Book Title: Comparative Law and Economics

Editor(s): Eisenberg, Theodore; Ramello, B. Giovanni

Publisher: Edward Elgar Publishing

ISBN (hard cover): 9780857932570

Section: Chapter 11

Section Title: A comparative law and economics analysis of damages for patent infringement

Author(s): Cotter, Thomas F.

Number of pages: 20

Abstract/Description:

To date, relatively little of the literature within comparative law and economics has addressed the law of intellectual property—that is, the law of patents, copyrights, trademarks, and other rights in intangible creations. Some of my own recent work has begun to occupy this space, with publication of a book chapter and, subsequently, an entire book devoted to the comparative law and economics of remedies for patent infringement. This chapter will highlight one particular topic to which these projects have devoted considerable attention, namely the comparative law and economics of damages—monetary compensation—for patent infringement. As discussed below, patent systems throughout the world have adopted rules and standards to govern the calculation of patent damages that are, at an abstract level, quite similar.
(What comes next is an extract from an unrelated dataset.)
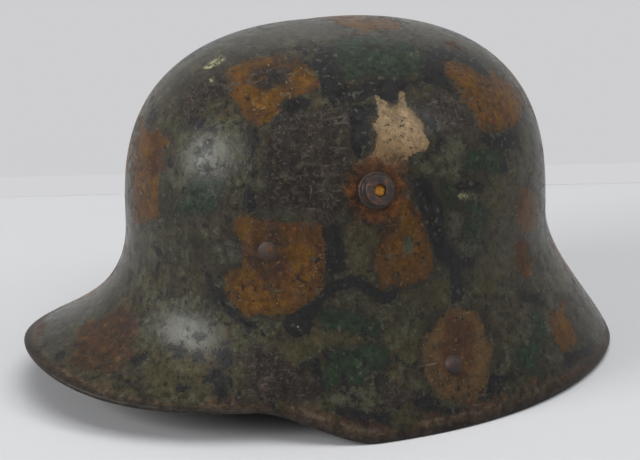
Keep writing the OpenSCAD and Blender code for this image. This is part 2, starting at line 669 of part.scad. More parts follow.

At a more concrete level, however, these rules and standards sometimes operate quite differently, both in theory and in practice; moreover, virtually every major system departs in some material way from the standards one might expect to find in a system grounded solely on abstract economic principles. At its best, a comparative law and economics approach to patent damages can help to generate hypotheses to explain these differences, to evaluate the merits of these hypotheses (and of the differing rules and standards themselves), and to suggest areas that merit further investigation.